**Exercise**
Print exactly the part opening with the line containing "Continue the FreeCAD" and closing with the line containing "return height * grained", with both of those lines included.

**Dataset records**
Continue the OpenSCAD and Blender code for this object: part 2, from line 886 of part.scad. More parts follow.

* * *

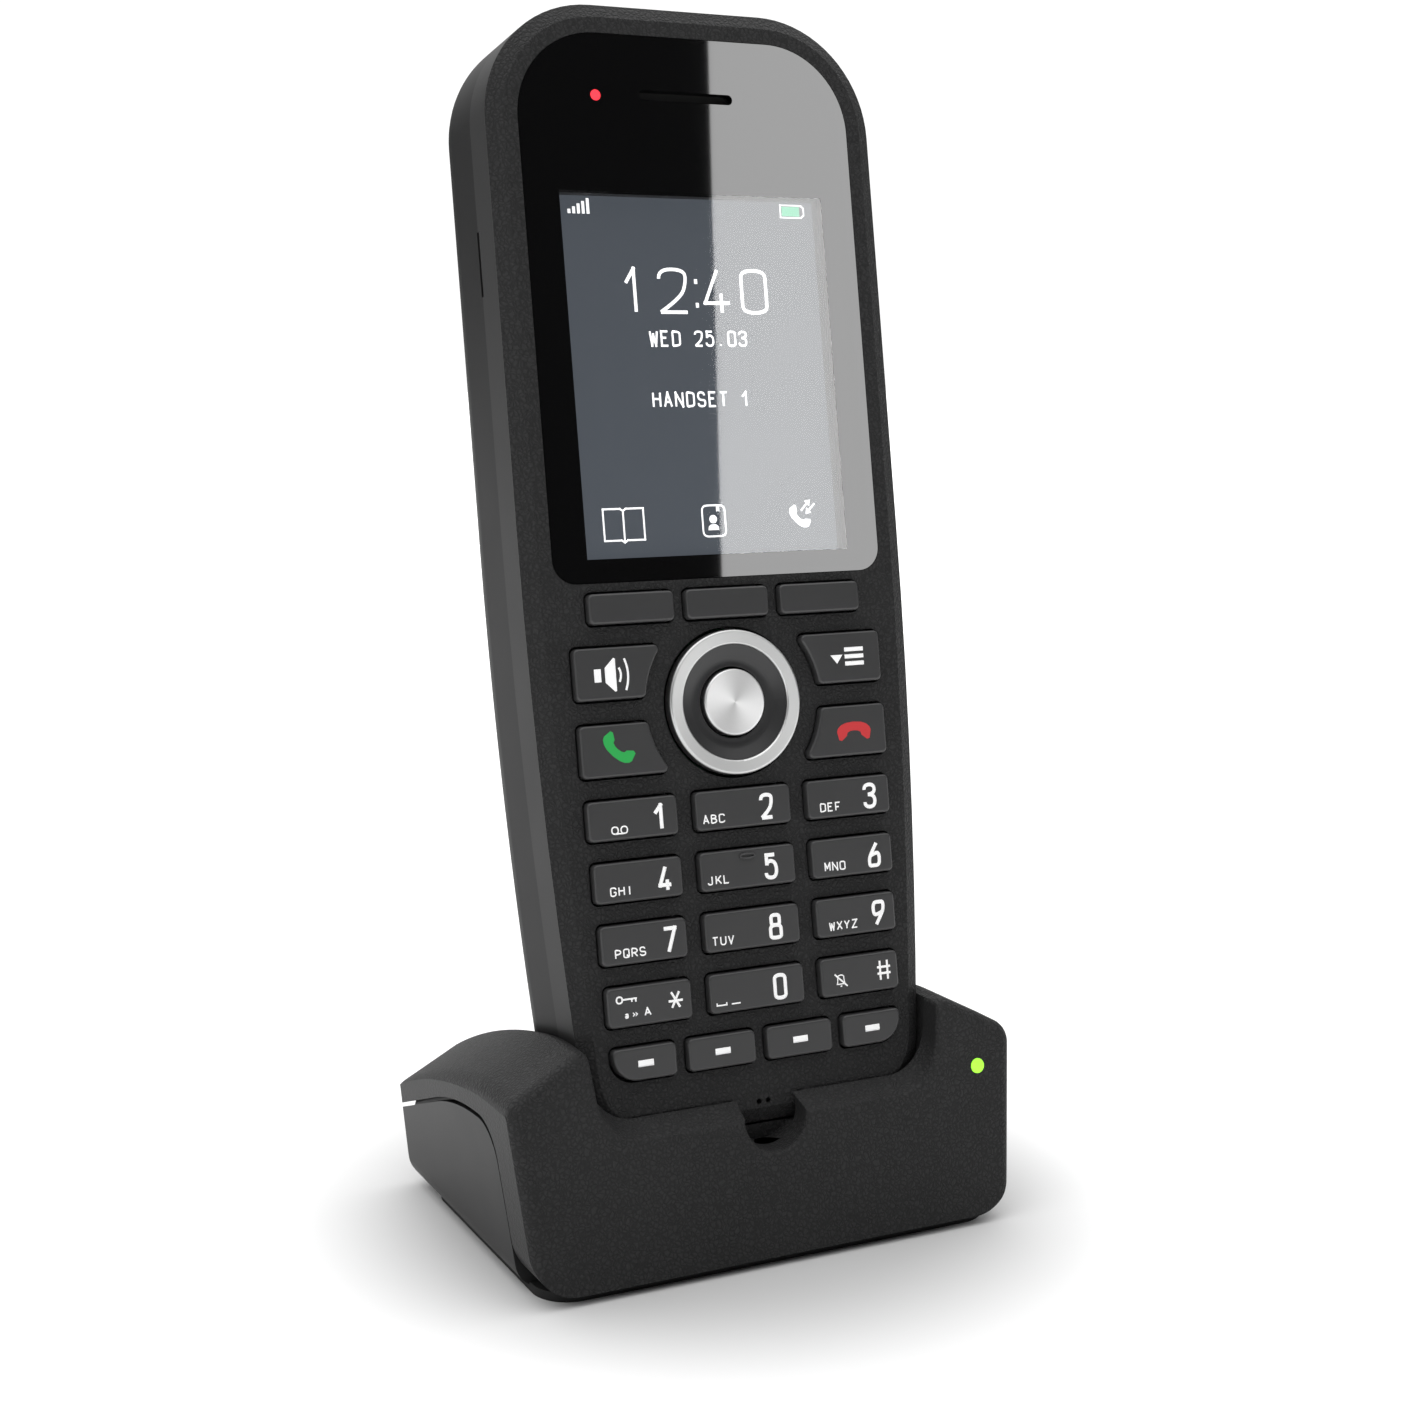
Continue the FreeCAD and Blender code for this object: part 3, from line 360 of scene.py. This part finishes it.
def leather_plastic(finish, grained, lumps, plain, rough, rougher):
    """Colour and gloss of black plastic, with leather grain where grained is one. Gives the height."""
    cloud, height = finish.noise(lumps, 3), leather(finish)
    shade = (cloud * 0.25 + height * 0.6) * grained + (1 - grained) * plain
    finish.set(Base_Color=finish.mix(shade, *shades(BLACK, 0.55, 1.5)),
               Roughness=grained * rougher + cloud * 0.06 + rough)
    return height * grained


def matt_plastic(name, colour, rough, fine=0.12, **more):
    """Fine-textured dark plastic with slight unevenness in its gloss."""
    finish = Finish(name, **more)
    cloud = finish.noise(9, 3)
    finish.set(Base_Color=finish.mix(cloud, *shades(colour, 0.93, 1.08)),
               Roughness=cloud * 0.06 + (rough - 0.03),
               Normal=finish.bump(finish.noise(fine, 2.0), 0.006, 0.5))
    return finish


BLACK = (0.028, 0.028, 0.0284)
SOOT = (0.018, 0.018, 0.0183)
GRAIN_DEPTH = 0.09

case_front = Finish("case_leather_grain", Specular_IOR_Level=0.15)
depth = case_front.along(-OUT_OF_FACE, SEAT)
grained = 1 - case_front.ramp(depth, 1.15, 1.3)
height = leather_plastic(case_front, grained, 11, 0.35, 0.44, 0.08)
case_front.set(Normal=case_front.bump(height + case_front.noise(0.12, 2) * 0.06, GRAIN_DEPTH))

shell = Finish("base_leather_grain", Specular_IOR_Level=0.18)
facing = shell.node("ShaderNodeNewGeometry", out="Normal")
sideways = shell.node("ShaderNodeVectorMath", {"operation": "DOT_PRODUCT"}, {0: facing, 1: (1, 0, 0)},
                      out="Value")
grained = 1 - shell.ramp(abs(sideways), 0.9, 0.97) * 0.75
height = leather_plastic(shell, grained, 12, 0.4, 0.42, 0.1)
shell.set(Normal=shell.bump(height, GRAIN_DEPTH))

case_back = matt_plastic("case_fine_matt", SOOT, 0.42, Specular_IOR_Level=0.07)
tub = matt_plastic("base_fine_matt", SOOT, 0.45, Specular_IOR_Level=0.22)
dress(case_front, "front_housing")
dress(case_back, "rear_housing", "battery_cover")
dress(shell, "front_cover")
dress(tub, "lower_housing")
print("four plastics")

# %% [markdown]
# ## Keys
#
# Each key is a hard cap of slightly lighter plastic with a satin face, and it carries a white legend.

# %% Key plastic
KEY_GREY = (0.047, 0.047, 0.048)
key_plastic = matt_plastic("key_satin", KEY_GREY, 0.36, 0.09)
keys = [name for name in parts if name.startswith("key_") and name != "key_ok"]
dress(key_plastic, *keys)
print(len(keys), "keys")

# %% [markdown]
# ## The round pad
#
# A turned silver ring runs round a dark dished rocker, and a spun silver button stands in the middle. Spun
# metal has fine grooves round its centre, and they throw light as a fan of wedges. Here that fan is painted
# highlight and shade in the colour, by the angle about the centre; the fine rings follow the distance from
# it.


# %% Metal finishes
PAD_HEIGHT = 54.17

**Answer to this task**
Continue the FreeCAD and Blender code for this object: part 3, from line 360 of scene.py. This part finishes it.
def leather_plastic(finish, grained, lumps, plain, rough, rougher):
    """Colour and gloss of black plastic, with leather grain where grained is one. Gives the height."""
    cloud, height = finish.noise(lumps, 3), leather(finish)
    shade = (cloud * 0.25 + height * 0.6) * grained + (1 - grained) * plain
    finish.set(Base_Color=finish.mix(shade, *shades(BLACK, 0.55, 1.5)),
               Roughness=grained * rougher + cloud * 0.06 + rough)
    return height * grained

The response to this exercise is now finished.